■ **WHAT YOU WILL DO**
The data below needs to be returned exactly, line for line.

■ **RECORDED INFORMATION**
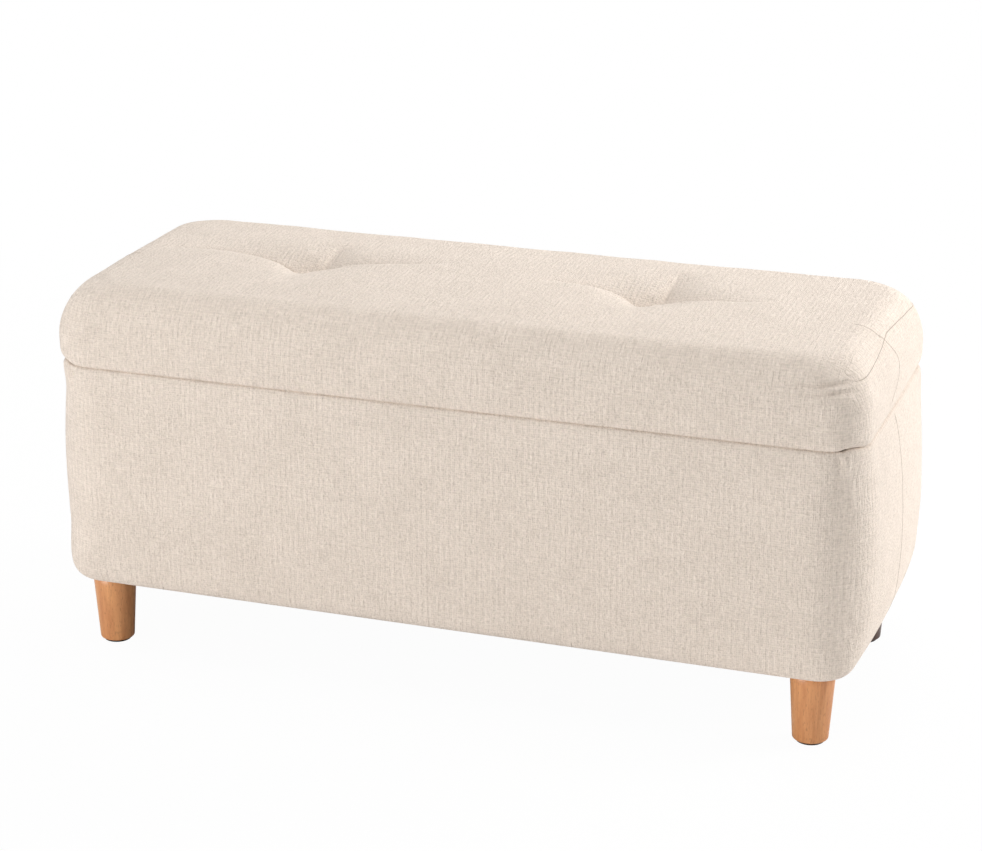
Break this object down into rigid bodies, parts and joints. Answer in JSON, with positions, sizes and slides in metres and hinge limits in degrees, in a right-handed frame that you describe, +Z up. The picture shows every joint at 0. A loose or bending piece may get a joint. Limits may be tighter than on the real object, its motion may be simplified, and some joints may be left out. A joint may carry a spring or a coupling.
{
  "type": "upholstered storage bench",
  "caption": "Rectangular storage bench covered in cream woven fabric, with a tufted hinged lid that lifts on folding stays and short round tapered wooden legs.",
  "frame": {"origin": "on the floor, under the middle of the bench's bounding box", "axes": "+X to the right along the long side, the front faces -Y, +Z up"},
  "size_m": [1.092, 0.426, 0.513],
  "materials": {
    "plywood": "sanded birch-faced plywood and softwood, unfinished",
    "beech": "clear satin lacquer over pale beech",
    "dark_wood": "dark brown stain, satin",
    "linen": "cream slub weave with visible thick and thin threads",
    "lining": "plain light grey-beige lining cloth",
    "dust_cloth": "black non-woven cloth",
    "foam": "open-cell polyurethane foam",
    "felt": "pressed felt",
    "zinc": "bright zinc plate",
    "twine": "waxed tufting twine",
    "black_plastic": "moulded black plastic"
  },
  "bodies": {
    "base": {"front_panel": "plywood", "back_panel": "plywood", "left_end_panel": "plywood", "right_end_panel": "plywood", "floor_panel": "plywood", "floor_cleats": "plywood", "corner_blocks": "plywood", "panel_screws": "zinc", "floor_screws": "zinc", "t_nuts": "zinc", "hanger_bolts": "zinc", "front_left_leg": "beech", "front_right_leg": "beech", "rear_left_leg": "dark_wood", "rear_right_leg": "dark_wood", "leg_glides": "black_plastic", "front_foam": "foam", "back_foam": "foam", "left_foam": "foam", "right_foam": "foam", "base_cover": "linen", "base_lining": "lining", "dust_cover": "dust_cloth", "base_staples": "zinc", "rim_bumpers": "felt", "hinge_base_leaves": "zinc", "hinge_pins": "zinc", "hinge_base_screws": "zinc", "left_stay_base_bracket": "zinc", "right_stay_base_bracket": "zinc", "stay_base_rivets": "zinc", "stay_base_screws": "zinc"},
    "lid": {"lid_board": "plywood", "lid_foam": "foam", "lid_cover": "linen", "lid_lining": "lining", "tuft_toggles": "black_plastic", "tuft_twines": "twine", "tuft_washers": "zinc", "lid_staples": "zinc", "hinge_lid_leaves": "zinc", "hinge_lid_screws": "zinc", "left_stay_lid_bracket": "zinc", "right_stay_lid_bracket": "zinc", "stay_lid_rivets": "zinc", "stay_lid_screws": "zinc"},
    "left_lower_arm": {"left_stay_lower_arm": "zinc", "left_knee_rivet": "zinc"},
    "right_lower_arm": {"right_stay_lower_arm": "zinc", "right_knee_rivet": "zinc"},
    "left_upper_arm": {"left_stay_upper_arm": "zinc"},
    "right_upper_arm": {"right_stay_upper_arm": "zinc"}
  },
  "joints": [
    {"name": "lid_hinge", "type": "hinge", "parent": "base", "child": "lid", "pos_m": [0, 0.209, 0.3999], "axis": [-1, 0, 0], "range_deg": [0, 95]},
    {"name": "left_stay_lower", "type": "hinge", "parent": "base", "child": "left_lower_arm", "pos_m": [-0.4877, 0.164, 0.3099], "axis": [-1, 0, 0], "range_deg": [0, 95]},
    {"name": "left_stay_upper", "type": "hinge", "parent": "lid", "child": "left_upper_arm", "pos_m": [-0.4852, 0.099, 0.3859], "axis": [-1, 0, 0], "range_deg": [-95, 0]},
    {"name": "right_stay_lower", "type": "hinge", "parent": "base", "child": "right_lower_arm", "pos_m": [0.4877, 0.164, 0.3099], "axis": [-1, 0, 0], "range_deg": [0, 95]},
    {"name": "right_stay_upper", "type": "hinge", "parent": "lid", "child": "right_upper_arm", "pos_m": [0.4852, 0.099, 0.3859], "axis": [-1, 0, 0], "range_deg": [-95, 0]}
  ],
  "couplings": [
    {"joint": "left_stay_lower", "follows": "lid_hinge", "ratio": 1},
    {"joint": "left_stay_upper", "follows": "lid_hinge", "ratio": -1},
    {"joint": "right_stay_lower", "follows": "lid_hinge", "ratio": 1},
    {"joint": "right_stay_upper", "follows": "lid_hinge", "ratio": -1}
  ]
}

■ **EXERCISE RESULT**
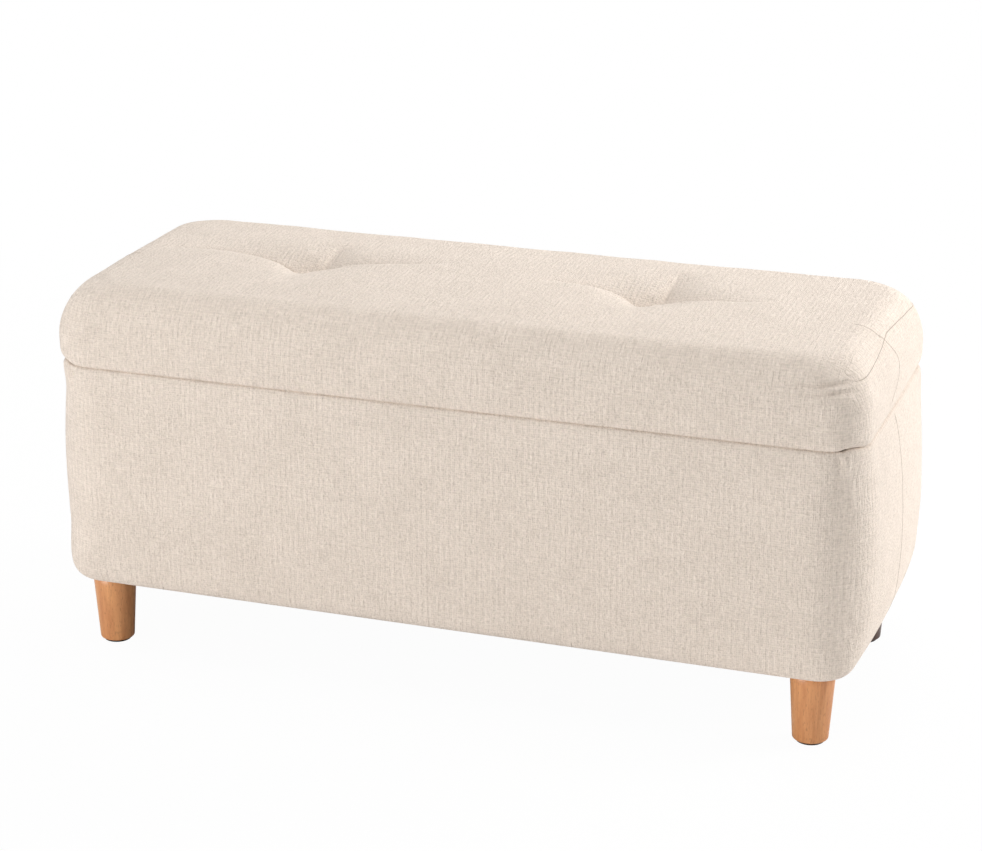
Break this object down into rigid bodies, parts and joints. Answer in JSON, with positions, sizes and slides in metres and hinge limits in degrees, in a right-handed frame that you describe, +Z up. The picture shows every joint at 0. A loose or bending piece may get a joint. Limits may be tighter than on the real object, its motion may be simplified, and some joints may be left out. A joint may carry a spring or a coupling.
{
  "type": "upholstered storage bench",
  "caption": "Rectangular storage bench covered in cream woven fabric, with a tufted hinged lid that lifts on folding stays and short round tapered wooden legs.",
  "frame": {"origin": "on the floor, under the middle of the bench's bounding box", "axes": "+X to the right along the long side, the front faces -Y, +Z up"},
  "size_m": [1.092, 0.426, 0.513],
  "materials": {
    "plywood": "sanded birch-faced plywood and softwood, unfinished",
    "beech": "clear satin lacquer over pale beech",
    "dark_wood": "dark brown stain, satin",
    "linen": "cream slub weave with visible thick and thin threads",
    "lining": "plain light grey-beige lining cloth",
    "dust_cloth": "black non-woven cloth",
    "foam": "open-cell polyurethane foam",
    "felt": "pressed felt",
    "zinc": "bright zinc plate",
    "twine": "waxed tufting twine",
    "black_plastic": "moulded black plastic"
  },
  "bodies": {
    "base": {"front_panel": "plywood", "back_panel": "plywood", "left_end_panel": "plywood", "right_end_panel": "plywood", "floor_panel": "plywood", "floor_cleats": "plywood", "corner_blocks": "plywood", "panel_screws": "zinc", "floor_screws": "zinc", "t_nuts": "zinc", "hanger_bolts": "zinc", "front_left_leg": "beech", "front_right_leg": "beech", "rear_left_leg": "dark_wood", "rear_right_leg": "dark_wood", "leg_glides": "black_plastic", "front_foam": "foam", "back_foam": "foam", "left_foam": "foam", "right_foam": "foam", "base_cover": "linen", "base_lining": "lining", "dust_cover": "dust_cloth", "base_staples": "zinc", "rim_bumpers": "felt", "hinge_base_leaves": "zinc", "hinge_pins": "zinc", "hinge_base_screws": "zinc", "left_stay_base_bracket": "zinc", "right_stay_base_bracket": "zinc", "stay_base_rivets": "zinc", "stay_base_screws": "zinc"},
    "lid": {"lid_board": "plywood", "lid_foam": "foam", "lid_cover": "linen", "lid_lining": "lining", "tuft_toggles": "black_plastic", "tuft_twines": "twine", "tuft_washers": "zinc", "lid_staples": "zinc", "hinge_lid_leaves": "zinc", "hinge_lid_screws": "zinc", "left_stay_lid_bracket": "zinc", "right_stay_lid_bracket": "zinc", "stay_lid_rivets": "zinc", "stay_lid_screws": "zinc"},
    "left_lower_arm": {"left_stay_lower_arm": "zinc", "left_knee_rivet": "zinc"},
    "right_lower_arm": {"right_stay_lower_arm": "zinc", "right_knee_rivet": "zinc"},
    "left_upper_arm": {"left_stay_upper_arm": "zinc"},
    "right_upper_arm": {"right_stay_upper_arm": "zinc"}
  },
  "joints": [
    {"name": "lid_hinge", "type": "hinge", "parent": "base", "child": "lid", "pos_m": [0, 0.209, 0.3999], "axis": [-1, 0, 0], "range_deg": [0, 95]},
    {"name": "left_stay_lower", "type": "hinge", "parent": "base", "child": "left_lower_arm", "pos_m": [-0.4877, 0.164, 0.3099], "axis": [-1, 0, 0], "range_deg": [0, 95]},
    {"name": "left_stay_upper", "type": "hinge", "parent": "lid", "child": "left_upper_arm", "pos_m": [-0.4852, 0.099, 0.3859], "axis": [-1, 0, 0], "range_deg": [-95, 0]},
    {"name": "right_stay_lower", "type": "hinge", "parent": "base", "child": "right_lower_arm", "pos_m": [0.4877, 0.164, 0.3099], "axis": [-1, 0, 0], "range_deg": [0, 95]},
    {"name": "right_stay_upper", "type": "hinge", "parent": "lid", "child": "right_upper_arm", "pos_m": [0.4852, 0.099, 0.3859], "axis": [-1, 0, 0], "range_deg": [-95, 0]}
  ],
  "couplings": [
    {"joint": "left_stay_lower", "follows": "lid_hinge", "ratio": 1},
    {"joint": "left_stay_upper", "follows": "lid_hinge", "ratio": -1},
    {"joint": "right_stay_lower", "follows": "lid_hinge", "ratio": 1},
    {"joint": "right_stay_upper", "follows": "lid_hinge", "ratio": -1}
  ]
}